Listed records:
******************************
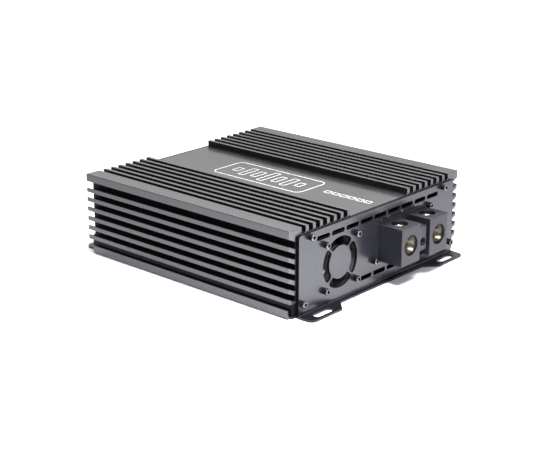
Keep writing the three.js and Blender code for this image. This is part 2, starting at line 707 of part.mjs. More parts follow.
const boardTop = BOARD.low + BOARD.thick;
add("main_board", block(BOARD.x0, BOARD.x1, -BOARD.side, BOARD.side, BOARD.low, boardTop), GREEN);
addEach("input_capacitor", INPUT_CAPACITOR.y, (y) => capacitor(INPUT_CAPACITOR, y), SLEEVE);
addEach("rail_capacitor", RAIL_CAPACITOR.y, (y) => capacitor(RAIL_CAPACITOR, y), SLEEVE);
addEach("power_transformer", TRANSFORMER.y, (y) => toroid(TRANSFORMER, y), FERRITE);
add("output_inductor", toroid(INDUCTOR, INDUCTOR.y), FERRITE);
addEach("transistor_clamp", [1, -1], clampBar, STEEL);
const transistorPlaces = [1, -1].flatMap((way) => TRANSISTOR.x.map((x) => [x, way]));
addEach("power_transistor", transistorPlaces, ([x, way]) => transistor(x, way), PLASTIC);

add("signal_board", signalBoard(), GREEN);
addEach("input_jack", JACK.y, jack, BRASS);
["gain", "low_pass", "subsonic", "bass_boost"].forEach((use, i) => {
  add(`${use}_knob`, knob(KNOB.y[i]), PLASTIC);
});
add("phase_switch_slider", switchSlider(), PLASTIC);
add("remote_level_port", remotePort(), PLASTIC);
add("status_light", statusLight(), LENS);
add("speaker_terminal", speakerTerminal(), PLASTIC);
function speakerScrew(y) {
  const { x, radius, tall, sunk, hex } = SPEAKER_SCREW;
  return setScrew(-x, y, SPEAKER.high - sunk, radius, tall, hex);
}
addEach("speaker_clamp_screw", SPEAKER_SIDES, speakerScrew, STEEL);

export default amplifier;
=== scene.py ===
"""Car amplifier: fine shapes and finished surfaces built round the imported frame.

Shapes are laid out in millimetres about the middle of the heatsink, +X to the power end and +Z up,
and moved to the row frame in metres when each piece is made.
"""

import json
from math import cos, hypot, pi, radians, sin, sqrt, tan

import bmesh
import bpy
from mathutils import Matrix, Vector
from mathutils.geometry import tessellate_polygon


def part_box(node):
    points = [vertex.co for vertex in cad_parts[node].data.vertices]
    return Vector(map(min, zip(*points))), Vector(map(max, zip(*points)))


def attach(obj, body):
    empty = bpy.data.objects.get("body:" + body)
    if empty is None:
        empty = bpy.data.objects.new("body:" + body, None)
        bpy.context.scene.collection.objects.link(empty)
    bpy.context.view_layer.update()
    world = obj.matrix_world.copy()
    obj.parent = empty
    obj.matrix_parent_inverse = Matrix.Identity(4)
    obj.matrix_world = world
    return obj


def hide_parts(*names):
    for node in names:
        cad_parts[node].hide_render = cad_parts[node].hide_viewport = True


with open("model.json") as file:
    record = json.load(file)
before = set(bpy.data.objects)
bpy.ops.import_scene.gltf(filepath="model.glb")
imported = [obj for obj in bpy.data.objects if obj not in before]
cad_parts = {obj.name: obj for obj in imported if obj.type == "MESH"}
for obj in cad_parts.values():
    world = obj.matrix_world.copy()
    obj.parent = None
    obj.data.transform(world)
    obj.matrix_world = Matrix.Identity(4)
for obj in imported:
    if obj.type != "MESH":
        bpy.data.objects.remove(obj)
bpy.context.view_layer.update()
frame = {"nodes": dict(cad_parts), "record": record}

# ---- Frame ----

NODES = frame["nodes"]
BODIES = frame["record"]["behaviour"]["bodies"]
BODY_OF = {node: body for body, members in BODIES.items() for node in members}
SLOT_OF = {name: node.data.materials[0].name for name, node in NODES.items()}

sink_low, sink_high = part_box("heatsink")
MIDDLE = (sink_low.x + sink_high.x) / 2
TO_ROW = Matrix.Translation((MIDDLE, 0, 0)) @ Matrix.Scale(0.001, 4)


def span(node):
    """A node's lowest and highest corner in millimetres about the heatsink's middle."""
    low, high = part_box(node)
    shift = Vector((MIDDLE, 0, 0))
    return (low - shift) * 1000, (high - shift) * 1000


def middle(node):
    low, high = span(node)
    return (low + high) / 2


END, SIDE, TOP = span("heatsink")[1]
GAP = 0.3  # between touching pieces
PLATE_THICK = 2.0
PLATE_IN, PLATE_OUT = END + GAP, END + GAP + PLATE_THICK

# ---- Materials ----


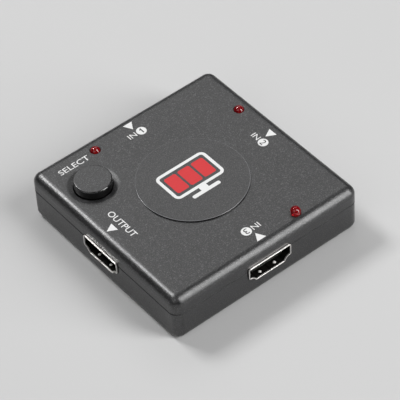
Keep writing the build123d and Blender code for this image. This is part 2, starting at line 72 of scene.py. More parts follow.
class Side(Enum):
    """The side of the case that a socket is on, as the turn of its outward direction from +X."""

    OUTPUT = 180.0
    INPUT_1 = 90.0
    INPUT_2 = 0.0
    INPUT_3 = -90.0

    @property
    def node(self) -> str:
        """Gives the word that starts the names of the socket's frame pieces."""
        return self.name.lower()


class Ink(Enum):
    """The inks that the markings are printed in."""

    WHITE = (0.72, 0.72, 0.717)
    RED = (0.555, 0.018, 0.023)
    BLACK = (0.02, 0.02, 0.021)


class Wire:
    """A shader socket that takes part in sums as a number does, each sum adding its Math node."""

    def __init__(self, sheet: "Sheet", socket: bpy.types.NodeSocket) -> None:
        """Holds an output socket of a sheet."""
        self.sheet = sheet
        self.socket = socket

    def math(self, operation: str, *terms: Feed) -> "Wire":
        """Adds one Math node.

        Args:
            operation: the node's operation.
            terms: its values or links, in order.

        Returns:
            The node's output.
        """
        return self.sheet.node("ShaderNodeMath", {"operation": operation}, dict(enumerate(terms)))

    def __add__(self, other: Feed) -> "Wire":
        """Adds."""
        return self.math("ADD", self, other)

    def __radd__(self, other: Feed) -> "Wire":
        """Adds to a number."""
        return self.math("ADD", other, self)

    def __sub__(self, other: Feed) -> "Wire":
        """Subtracts."""
        return self.math("SUBTRACT", self, other)

    def __rsub__(self, other: Feed) -> "Wire":
        """Subtracts from a number."""
        return self.math("SUBTRACT", other, self)

    def __mul__(self, other: Feed) -> "Wire":
        """Multiplies."""
        return self.math("MULTIPLY", self, other)

    def __rmul__(self, other: Feed) -> "Wire":
        """Multiplies a number."""
        return self.math("MULTIPLY", other, self)

    def __truediv__(self, other: Feed) -> "Wire":
        """Divides."""
        return self.math("DIVIDE", self, other)

    def __rtruediv__(self, other: Feed) -> "Wire":
        """Divides a number."""
        return self.math("DIVIDE", other, self)

    def __abs__(self) -> "Wire":
        """Takes the size without its sign."""
        return self.math("ABSOLUTE", self)

    def __lt__(self, other: Feed) -> "Wire":
        """Gives 1 where it is less."""
        return self.math("LESS_THAN", self, other)

    def __gt__(self, other: Feed) -> "Wire":
        """Gives 1 where it is more."""
        return self.math("GREATER_THAN", self, other)

    def larger(self, other: Feed) -> "Wire":
        """Gives the larger of the two."""
        return self.math("MAXIMUM", self, other)

    def smaller(self, other: Feed) -> "Wire":
        """Gives the smaller of the two."""
        return self.math("MINIMUM", self, other)

    def repeated(self, period: float) -> "Wire":
        """Gives where the value lies in its period, from 0 to 1."""
        return (self / period).math("FRACT", self / period)


class Sheet:
    """The nodes of a material or of the room's light, where one method adds a node of any kind."""

    def __init__(self, tree: bpy.types.NodeTree) -> None:
        """Takes a node tree and empties it."""
        self.tree = tree
        self.tree.nodes.clear()

    def node(
        self,
        kind: str,
        settings: dict[str, object] | None = None,
        sockets: dict[str | int, Feed] | None = None,
        out: str | int = 0,
    ) -> Wire:
        """Adds a node.

        Args:
            kind: the node's type.
            settings: its properties, which are set first.
            sockets: the value or link of each input, by name or number.
            out: the output that is wanted.

        Returns:
            That output.
        """
        made = self.tree.nodes.new(kind)
        for name, value in (settings or {}).items():
            setattr(made, name, value)
        for key, feed in (sockets or {}).items():
            target = made.inputs[key]
            if isinstance(feed, Wire):
                self.tree.links.new(feed.socket, target)
            elif target.type == "RGBA":
                target.default_value = (*feed[:3], 1.0)
            else:
                target.default_value = feed
        return Wire(self, made.outputs[out] if len(made.outputs) else None)

    def place(self) -> Wire:
        """Gives the place on the object, in metres from its origin."""
        return self.node("ShaderNodeTexCoord", out="Object")

    def axes(self) -> tuple[Wire, Wire, Wire]:
        """Gives the place's x, y and z as three numbers.

        Returns:
            The three outputs.
        """
        split = self.node("ShaderNodeSeparateXYZ", {}, {0: self.place()})
        outputs = split.socket.node.outputs
        return tuple(Wire(self, outputs[i]) for i in range(3))

    def noise(self, size: float, detail: float = 2.0, stretch: Colour = (1.0, 1.0, 1.0)) -> Wire:
        """Adds a cloudy pattern.

        Args:
            size: the width of its spots in millimetres.
            detail: how many finer layers it has.
            stretch: how much longer the spots are along x, y and z.

        Returns:
            The pattern, about 0.5 on average.
        """
        squeezed = self.node(
            "ShaderNodeMapping",
            {},
            {"Vector": self.place(), "Scale": tuple(1.0 / s for s in stretch)},
        )
        settings = {"Vector": squeezed, "Scale": 1.0 / (size * MM), "Detail": detail}
        return self.node("ShaderNodeTexNoise", {}, settings)

    def stretched(self, pattern: Wire, low: float, high: float) -> Wire:
        """Gives a pattern that is 0 at its low level, 1 at its high one and smooth between them."""
        ranges = {"Value": pattern, "From Min": low, "From Max": high}
        return self.node("ShaderNodeMapRange", {"interpolation_type": "SMOOTHSTEP"}, ranges)

    def mix(self, share: Feed, first: Feed, second: Feed) -> Wire:
        """Mixes two colours, the second by a share."""
        return self.node("ShaderNodeMix", {"data_type": "RGBA"}, {0: share, 6: first, 7: second}, 2)

    def bump(self, height: Wire, depth: float) -> Wire:
        """Gives the normal of a surface whose relief is a height from 0 to 1 times a depth in millimetres."""
        return self.node("ShaderNodeBump", {}, {"Height": height, "Distance": depth * MM})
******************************
Problem to solve:
Repeat the span of lines that opens with the line holding "capacitor(INPUT_CAPACITOR, y), SLEEVE);" and closes with the line holding "cad_parts[node].hide_render = cad_parts[node].hide_viewport", exactly as it stands.

Response:
addEach("input_capacitor", INPUT_CAPACITOR.y, (y) => capacitor(INPUT_CAPACITOR, y), SLEEVE);
addEach("rail_capacitor", RAIL_CAPACITOR.y, (y) => capacitor(RAIL_CAPACITOR, y), SLEEVE);
addEach("power_transformer", TRANSFORMER.y, (y) => toroid(TRANSFORMER, y), FERRITE);
add("output_inductor", toroid(INDUCTOR, INDUCTOR.y), FERRITE);
addEach("transistor_clamp", [1, -1], clampBar, STEEL);
const transistorPlaces = [1, -1].flatMap((way) => TRANSISTOR.x.map((x) => [x, way]));
addEach("power_transistor", transistorPlaces, ([x, way]) => transistor(x, way), PLASTIC);

add("signal_board", signalBoard(), GREEN);
addEach("input_jack", JACK.y, jack, BRASS);
["gain", "low_pass", "subsonic", "bass_boost"].forEach((use, i) => {
  add(`${use}_knob`, knob(KNOB.y[i]), PLASTIC);
});
add("phase_switch_slider", switchSlider(), PLASTIC);
add("remote_level_port", remotePort(), PLASTIC);
add("status_light", statusLight(), LENS);
add("speaker_terminal", speakerTerminal(), PLASTIC);
function speakerScrew(y) {
  const { x, radius, tall, sunk, hex } = SPEAKER_SCREW;
  return setScrew(-x, y, SPEAKER.high - sunk, radius, tall, hex);
}
addEach("speaker_clamp_screw", SPEAKER_SIDES, speakerScrew, STEEL);

export default amplifier;
=== scene.py ===
"""Car amplifier: fine shapes and finished surfaces built round the imported frame.

Shapes are laid out in millimetres about the middle of the heatsink, +X to the power end and +Z up,
and moved to the row frame in metres when each piece is made.
"""

import json
from math import cos, hypot, pi, radians, sin, sqrt, tan

import bmesh
import bpy
from mathutils import Matrix, Vector
from mathutils.geometry import tessellate_polygon


def part_box(node):
    points = [vertex.co for vertex in cad_parts[node].data.vertices]
    return Vector(map(min, zip(*points))), Vector(map(max, zip(*points)))


def attach(obj, body):
    empty = bpy.data.objects.get("body:" + body)
    if empty is None:
        empty = bpy.data.objects.new("body:" + body, None)
        bpy.context.scene.collection.objects.link(empty)
    bpy.context.view_layer.update()
    world = obj.matrix_world.copy()
    obj.parent = empty
    obj.matrix_parent_inverse = Matrix.Identity(4)
    obj.matrix_world = world
    return obj


def hide_parts(*names):
    for node in names:
        cad_parts[node].hide_render = cad_parts[node].hide_viewport = True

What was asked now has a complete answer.